# Betta Bulbs: Guarenteed To Grow



## Joey Fish (Jan 26, 2014)

There are many threads out there about these bulbs that are guaranteed to grow within 30 days. I wanted to know if: 1) anyone knew how reliable they were to grow 2) how to grow them 3) if they did not grow, would the company actually send new ones 4) when grown, how do they look/ how practical are they in a tank
Thanks for any Help


----------



## Betta Nut (Dec 3, 2013)

I got those, only one out of 6 grew.. the onion plant. The other bulbs molded and never sprouted.
I read up a little after the fact about them, and it was reccomended to put them alone in their own container with some dirty gravel from the tank and water and leave them be til they sprout, *if* they sprout. Also, if you get any floaters, they are duds most likely, but one person said if you pinch the bulb til it sinks sometimes they'll sprout.
Once they come to life, you're good to go, just stick the bulb 3/4 of the way into the substrate.
I wouldn't reccomend putting them into the tank from the start, as the duds can get pretty nasty.


----------



## Joey Fish (Jan 26, 2014)

Thanks for the info


----------



## MattsBettas (Dec 18, 2012)

Petco betta bulbs? Out of the three I started two grew and were actually fairly attractive.


----------



## Joey Fish (Jan 26, 2014)

Nice how did you get em to sprout


----------



## MattsBettas (Dec 18, 2012)

I put mine in a couple ounces of water that I changed daily, and put that in (naturally) well lit area. Make sure the temp isn't too extreme though, I wouldn't keep them on a windowsill. 

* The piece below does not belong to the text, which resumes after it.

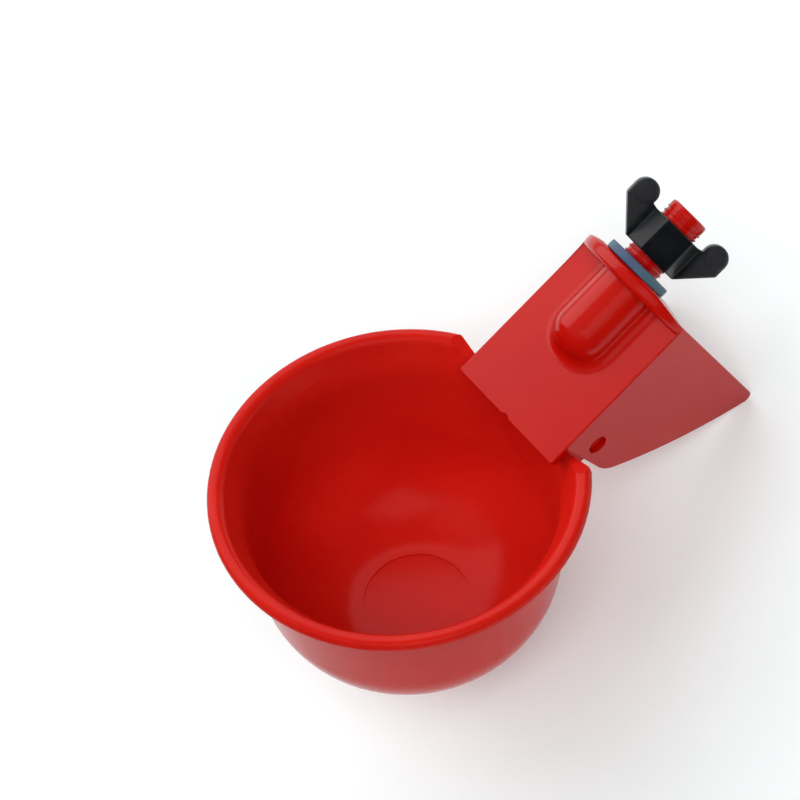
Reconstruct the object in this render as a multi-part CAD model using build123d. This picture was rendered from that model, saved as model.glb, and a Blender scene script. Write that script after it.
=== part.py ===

Roots and some green leaf-like things came out, that's when I planted them. Make sure you have either a rich substrate or are dosing ferts.


----------



## Joey Fish (Jan 26, 2014)

Ok do i need ferts to sprout?


----------



## kman (Dec 10, 2013)

I used to have those, I think 2 out of 4 sprouted. The company did send me a replacement for one that didn't sprout. This was in a simple unheated bowl, at the time, with gravel and a betta. Did fine.

These days it's simpler to just get a nice Java fern and be done with it.


----------



## MattsBettas (Dec 18, 2012)

They don't need ferts to sprout since all the needed energy and nutrition is in the bulb, but they do need it to see good growth. 

I really liked how they turned out. Much more unique and faster growing then java ferns.


----------



## kman (Dec 10, 2013)

Yes, of course, pretty much everything does "better" with good lighting and ferts, the point is it's not _needed_ simply to have a viable plant.


----------



## Joey Fish (Jan 26, 2014)

Ok im currently trying to grow them half in gravel, few inhes of water, is this good or no?


----------



## kman (Dec 10, 2013)

Possibly? It's been a while since I grew mine. Pretty sure I just did whatever it said on the package, and it came out fine. Eventually. Takes a while to get going, so be prepared to be patient.


----------